La tâche est énorme, et le mauvais temps retarde grandement l’évacuation. Dans tout ce tumulte, il y a une femme de 37 ans, Nicole Girard-Mangin, qui garde la tête froide. Née à Paris en 1878, elle connaît déjà la Meuse, ayant passé sa jeunesse à Véry. A l’âge de 18 ans, elle se destine à la médecine et commence des études à Paris. Mais elle se marie peu après avec André Girard, exploitant viticole, et renonce dès lors à ses études pour travailler à ses côtés. Un crève-cœur … qui sera de courte durée. En 1903, suite à leur divorce, elle retourne ni une ni deux sur les bancs de l’école de médecine. A la veille de la guerre, elle est en poste dans un dispensaire pour tuberculeux de l’hôpital Beaujon à Paris, où elle effectue des recherches sur la tuberculose et le cancer. Nicole Girard-Mangin est une femme moderne, engagée et passionnée par son métier. Mais malgré cette indéniable expérience, elle doit se battre contre les préjugés de son époque. et faire face à de nombreux défis, voire injustices. En 1914, suite à erreur administrative au sein du Ministère de la Guerre, elle se retrouve mobilisée en tant que médecin militaire. L’Armée pensait avoir affaire au docteur “Gérard Mangin”.

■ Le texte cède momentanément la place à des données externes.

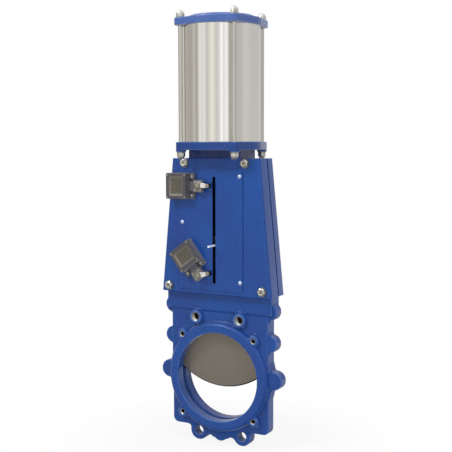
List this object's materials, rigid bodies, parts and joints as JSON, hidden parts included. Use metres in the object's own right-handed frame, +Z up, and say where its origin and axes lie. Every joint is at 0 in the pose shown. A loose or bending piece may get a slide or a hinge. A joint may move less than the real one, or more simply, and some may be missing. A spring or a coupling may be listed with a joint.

La situation est inédite… Une femme médecin militaire à Verdun !
Elle est affectée dans un secteur alors calme : Verdun. Mais l’accueil qu’on lui réserve sur le front, en septembre 1914, est glacial : « Je demande un homme, on m’envoie une femme ! ». Le ton est donné. Cela n’empêche pas la docteure Girard-Mangin de faire son travail : nommée au grade de médecin auxiliaire, elle s’occupe avec détermination des malades atteints de la typhoïde à l’hôpital N°13 de Glorieux, un des quartiers de Verdun.
En cette fin de février 1916, les Allemands arrivent, il est temps d’évacuer… La panique s’empare de la ville. Rapidement, les routes sont encombrées de véhicules sanitaires remplis de blessés. Nicole Mangin assure sa mission : elle organise avec professionnalisme l’évacuation de son service jusqu’à l’hôpital de Bar-le-Duc. Pourtant, il reste une poignée de malades intransportables et mourants. La docteure, qui connaît bien ces convalescents, refuse de les abandonner. La pression de la bataille est de plus en plus importante. Des masses de blessés affluent à l’hôpital de Glorieux. Ces derniers, traumatisés par leur expérience en première ligne, racontent ce qu’ils ont vu, ce qu’ils ont entendu. Impossible pour Nicole Mangin et ses camarades de vérifier toutes ces informations. La panique augmente, d’autant que l’hôpital est désormais plongé dans le noir suite à une coupure d’électricité.
Le bombardement intensif rend rapidement la position intenable, et l’évacuation définitive du personnel de santé est décidée le 25 février. A bord d’une voiture sanitaire, Nicole évacue ses derniers convalescents vers Froidos. La route est dangereuse et la traversée semble interminable, au milieu des obus qui tombent et des éclats qui frappent le véhicule. Nicole est alors touchée au visage. Heureusement, la blessure est superficielle et n’entame pas l’abnégation de la docteure. Malgré son extrême fatigue, Nicole Mangin reste en poste dans le secteur de Verdun jusqu’en novembre 1916. Dix mois de présence, de réconfort et de soins dispensés aux centaines de blessés apportés chaque jour. Malgré ses états de service et sa détermination qui lui valent des promotions, l’Armée lui refuse toute distinction… Elle s’est éteinte prématurément en 1919, probablement des suites d’un intense surmenage. Elle avait 40 ans. Avec sa contemporaine Marie Curie, elle a bouleversé l’image des femmes dans la médecine, prouvant qu’elles étaient capables d’agir aussi efficacement et courageusement que les hommes.